Da questo punto di vista, le cose andavano meglio nei territori direttamente amministrati dall'Austria e negli Stati minori del Centro-Nord da essa controllati. In Toscana, il granduca Ferdinando III e i suoi ministri (come Vittorio Fossombroni e Neri Corsini) si riallacciarono alla miglior tradizione dell'assolutismo illuminato. Particolari cure furono dedicate al progresso dell'agricoltura, sempre caratterizzata dalla prevalenza della mezzadria. E anche il dibattito politico-culturale poté svilupparsi in un clima di relativa tolleranza: la rivista "L'Antologia", fondata nel 1821 da Gian Pietro Vieusseux e Gino Capponi, sarebbe rimasta per oltre un decennio il principale punto di riferimento per gli intellettuali liberali di tutta Italia.
Anche nel Ducato di Parma - dove furono mantenuti gli ordinamenti giuridici e amministrativi del periodo napoleonico - la politica di Maria Luisa e del suo ministro Neipperg si ispirò a criteri di moderazione e di buon governo. Oscillante e contraddittorio, fino a sfociare in episodi di aperta reazione, fu invece l'indirizzo seguito da Francesco IV nel Ducato di Modena.
Una miscela di autoritarismo e di buona amministrazione caratterizzò la dominazione austriaca nel Lombardo-Veneto. La Lombardia continuò a essere la regione economicamente più avanzata d'Italia, nonostante fosse sottoposta a un regime fiscale e doganale che ne ostacolava gravemente lo sviluppo. Rispetto alle altre regioni italiane, compreso il Veneto, la Lombardia poteva contare su ampie zone di agricoltura moderna, condotta con criteri capitalistici, su alcuni nuclei di industria, soprattutto nel settore tessile, su una rete di comunicazioni interne abbastanza efficiente, su un sistema di istruzione pubblica relativamente progredito.

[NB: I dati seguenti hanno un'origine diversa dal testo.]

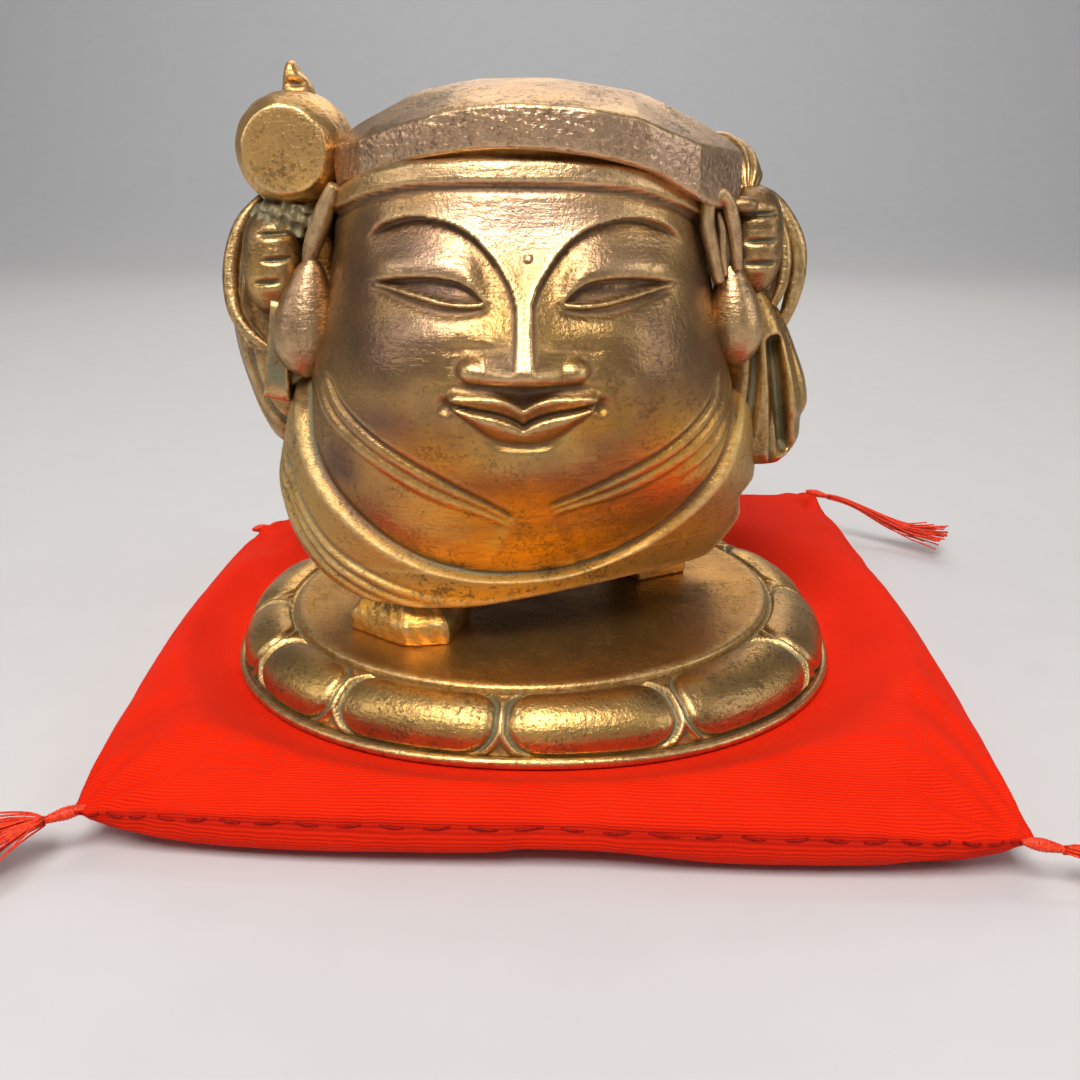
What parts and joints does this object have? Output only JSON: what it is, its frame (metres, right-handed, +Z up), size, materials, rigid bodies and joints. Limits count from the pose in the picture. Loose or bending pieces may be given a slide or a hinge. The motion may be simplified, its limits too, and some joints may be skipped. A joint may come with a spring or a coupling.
{
  "type": "round lucky god doll on a lotus base with a tasselled cushion",
  "caption": "Cast bronze round folk figure with hood, raised mallet and sack, standing on a lotus-petal base that rests in the dent of a red tasselled cushion.",
  "frame": {"origin": "on the table surface under the middle of the lotus base, on the flat underside of the cushion", "axes": "+Z up; the figure looks along -Y; +X is to the figure's left hand"},
  "size_m": [0.2419, 0.1925, 0.1193],
  "materials": {
    "red_cloth": "fine ribbed crepe, soft sheen",
    "wadding": "loose cotton wadding",
    "seam_thread": "twisted sewing thread",
    "tassel_thread": "silky embroidery floss",
    "figure_bronze": "cast bronze with worn gilt patina and verdigris in the hollows",
    "base_bronze": "cast bronze with worn gilt patina and verdigris in the grooves",
    "deck_bronze": "brown patinated bronze with fine level streaks",
    "pin_brass": "drawn rod, plain",
    "screw_steel": "plain turned steel"
  },
  "bodies": {
    "cushion": {"cushion_cover_top": "red_cloth", "cushion_cover_bottom": "red_cloth", "cushion_wadding": "wadding", "closing_stitches": "seam_thread", "tassel_binding_front_left": "tassel_thread", "tassel_binding_front_right": "tassel_thread", "tassel_binding_back_right": "tassel_thread", "tassel_binding_back_left": "tassel_thread", "tassel_skein_front_left": "tassel_thread", "tassel_skein_front_right": "tassel_thread", "tassel_skein_back_right": "tassel_thread", "tassel_skein_back_left": "tassel_thread"},
    "figure": {"lotus_base": "base_bronze", "base_deck": "deck_bronze", "foot_right": "figure_bronze", "foot_left": "figure_bronze", "foot_screws": "screw_steel", "foot_washers": "screw_steel", "body_shell": "figure_bronze", "hood": "figure_bronze", "hood_pins": "pin_brass", "arm_right": "figure_bronze", "arm_left": "figure_bronze", "arm_dowels": "pin_brass", "mallet_head": "figure_bronze", "mallet_handle": "figure_bronze", "sack": "figure_bronze"}
  },
  "joints": [
    {"name": "figure_lift", "type": "slide", "parent": "cushion", "child": "figure", "axis": [0, 0, 1], "range_m": [0, 0.04]}
  ]
}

Inoltre, lo stretto controllo esercitato dalle autorità austriache sulla vita politica e intellettuale non impediva il manifestarsi di una vivace attività culturale, che aveva le sue radici nella tradizione dell'Illuminismo settecentesco (quella di Parini, dei Verri e di Beccaria), ancora viva fra la borghesia e l'aristocrazia di orientamento liberale.
Dall'incontro fra questa tradizione e i nuovi fermenti della cultura romantica ebbe origine l'esperienza, breve ma significativa, della rivista "Il Conciliatore". Nata nel settembre 1818 e soppressa un anno dopo per l'intervento della censura imperiale, la rivista svolse un ruolo importante, sia come espressione delle correnti liberali e patriottiche (rappresentate da intellettuali militanti come Giovanni Berchet e Silvio Pellico, ma anche da esponenti dell'aristocrazia come Federico Confalonieri e Luigi Porro Lambertenghi), sia come finestra aperta sulle tendenze più avanzate della cultura europea.